◆ EXERCISE TASK ◆
In the listing that follows, the range to quote begins at the line that has "before = set(bpy.data.objects)" and ends after the line that has "WORLD_AS_SEEN = 1.0"; quote it verbatim and add nothing.

--- START SOURCE EXCERPT ---

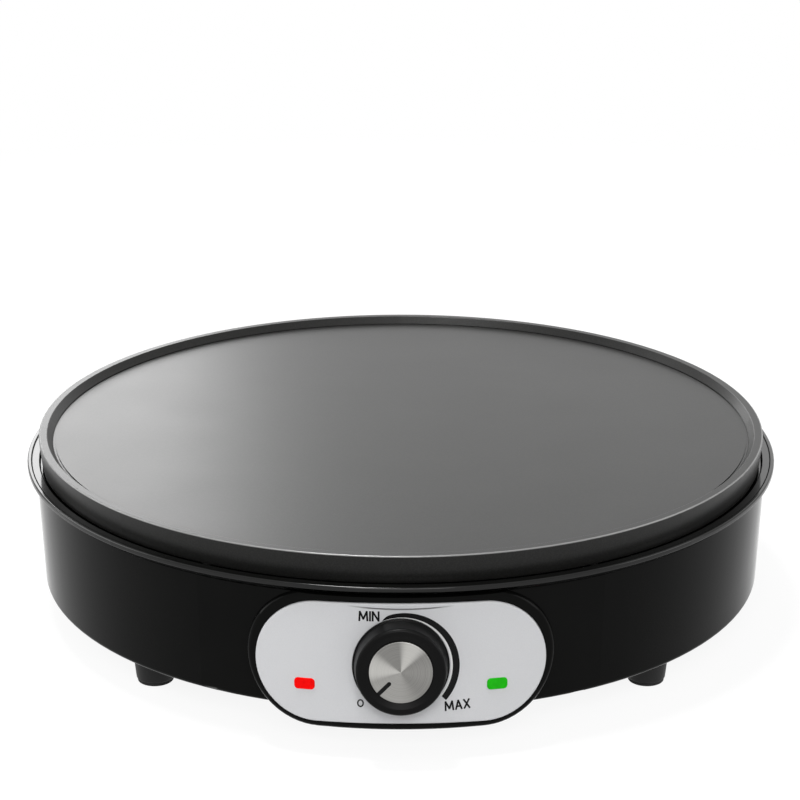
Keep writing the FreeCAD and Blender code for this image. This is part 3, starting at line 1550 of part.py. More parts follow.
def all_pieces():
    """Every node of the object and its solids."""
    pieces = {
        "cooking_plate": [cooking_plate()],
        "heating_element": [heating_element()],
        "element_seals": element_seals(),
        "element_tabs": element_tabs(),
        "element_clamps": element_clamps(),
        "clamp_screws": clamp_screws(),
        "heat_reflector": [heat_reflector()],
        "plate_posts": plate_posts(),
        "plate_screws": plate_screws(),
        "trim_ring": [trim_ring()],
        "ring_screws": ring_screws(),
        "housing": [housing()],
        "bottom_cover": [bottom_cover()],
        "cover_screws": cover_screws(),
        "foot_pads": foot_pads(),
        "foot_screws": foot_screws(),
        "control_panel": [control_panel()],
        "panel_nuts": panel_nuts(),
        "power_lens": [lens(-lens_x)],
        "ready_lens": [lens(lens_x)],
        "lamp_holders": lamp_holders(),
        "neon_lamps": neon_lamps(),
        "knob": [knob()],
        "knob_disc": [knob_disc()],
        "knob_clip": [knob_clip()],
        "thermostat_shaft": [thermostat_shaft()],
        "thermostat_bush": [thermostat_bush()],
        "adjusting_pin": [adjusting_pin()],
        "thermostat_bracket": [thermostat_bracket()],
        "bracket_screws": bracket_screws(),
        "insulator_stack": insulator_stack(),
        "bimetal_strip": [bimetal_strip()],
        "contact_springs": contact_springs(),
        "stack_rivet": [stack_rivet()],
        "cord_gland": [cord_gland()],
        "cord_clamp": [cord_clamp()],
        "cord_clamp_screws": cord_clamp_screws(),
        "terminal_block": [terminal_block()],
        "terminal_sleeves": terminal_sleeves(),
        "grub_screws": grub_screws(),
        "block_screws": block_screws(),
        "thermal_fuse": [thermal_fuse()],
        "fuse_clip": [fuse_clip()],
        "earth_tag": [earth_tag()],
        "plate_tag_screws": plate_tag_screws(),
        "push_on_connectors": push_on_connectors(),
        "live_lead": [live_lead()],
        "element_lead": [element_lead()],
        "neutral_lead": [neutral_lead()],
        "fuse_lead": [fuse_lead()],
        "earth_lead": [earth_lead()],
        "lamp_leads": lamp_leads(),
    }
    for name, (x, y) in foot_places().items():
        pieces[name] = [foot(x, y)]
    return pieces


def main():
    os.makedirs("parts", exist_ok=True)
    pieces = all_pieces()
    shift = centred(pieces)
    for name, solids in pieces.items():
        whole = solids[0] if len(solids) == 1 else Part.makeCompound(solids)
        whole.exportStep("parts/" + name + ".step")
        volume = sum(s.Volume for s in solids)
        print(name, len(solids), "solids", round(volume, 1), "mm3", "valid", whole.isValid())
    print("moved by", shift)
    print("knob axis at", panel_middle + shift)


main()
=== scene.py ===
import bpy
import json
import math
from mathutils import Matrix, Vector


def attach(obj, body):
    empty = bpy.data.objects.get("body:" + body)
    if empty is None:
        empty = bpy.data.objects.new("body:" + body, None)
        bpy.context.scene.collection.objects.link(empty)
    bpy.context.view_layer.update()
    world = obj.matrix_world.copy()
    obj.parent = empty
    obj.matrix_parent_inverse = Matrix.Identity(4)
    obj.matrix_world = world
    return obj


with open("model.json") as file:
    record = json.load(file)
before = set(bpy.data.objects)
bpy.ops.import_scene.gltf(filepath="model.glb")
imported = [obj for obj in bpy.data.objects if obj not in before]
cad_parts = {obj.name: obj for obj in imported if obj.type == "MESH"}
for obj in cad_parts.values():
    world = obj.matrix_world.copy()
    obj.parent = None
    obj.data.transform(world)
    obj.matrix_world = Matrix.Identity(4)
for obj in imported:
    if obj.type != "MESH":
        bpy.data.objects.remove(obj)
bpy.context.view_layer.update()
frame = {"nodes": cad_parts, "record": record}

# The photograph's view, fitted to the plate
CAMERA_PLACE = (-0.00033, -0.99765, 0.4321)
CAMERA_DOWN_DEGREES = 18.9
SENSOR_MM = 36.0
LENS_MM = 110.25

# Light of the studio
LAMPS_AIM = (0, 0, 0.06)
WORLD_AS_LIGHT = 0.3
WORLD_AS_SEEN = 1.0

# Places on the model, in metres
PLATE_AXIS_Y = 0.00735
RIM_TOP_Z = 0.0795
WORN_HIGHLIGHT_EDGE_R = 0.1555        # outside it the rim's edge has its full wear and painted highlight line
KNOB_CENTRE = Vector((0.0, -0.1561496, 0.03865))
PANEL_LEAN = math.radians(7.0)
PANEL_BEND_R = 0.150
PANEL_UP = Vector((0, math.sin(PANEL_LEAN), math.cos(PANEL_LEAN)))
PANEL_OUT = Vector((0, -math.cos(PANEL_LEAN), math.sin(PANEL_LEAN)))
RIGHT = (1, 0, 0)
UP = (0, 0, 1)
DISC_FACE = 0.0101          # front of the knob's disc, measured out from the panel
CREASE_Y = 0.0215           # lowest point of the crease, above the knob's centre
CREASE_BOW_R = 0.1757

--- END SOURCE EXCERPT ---

◆ EXERCISE SOLUTION ◆
before = set(bpy.data.objects)
bpy.ops.import_scene.gltf(filepath="model.glb")
imported = [obj for obj in bpy.data.objects if obj not in before]
cad_parts = {obj.name: obj for obj in imported if obj.type == "MESH"}
for obj in cad_parts.values():
    world = obj.matrix_world.copy()
    obj.parent = None
    obj.data.transform(world)
    obj.matrix_world = Matrix.Identity(4)
for obj in imported:
    if obj.type != "MESH":
        bpy.data.objects.remove(obj)
bpy.context.view_layer.update()
frame = {"nodes": cad_parts, "record": record}

# The photograph's view, fitted to the plate
CAMERA_PLACE = (-0.00033, -0.99765, 0.4321)
CAMERA_DOWN_DEGREES = 18.9
SENSOR_MM = 36.0
LENS_MM = 110.25

# Light of the studio
LAMPS_AIM = (0, 0, 0.06)
WORLD_AS_LIGHT = 0.3
WORLD_AS_SEEN = 1.0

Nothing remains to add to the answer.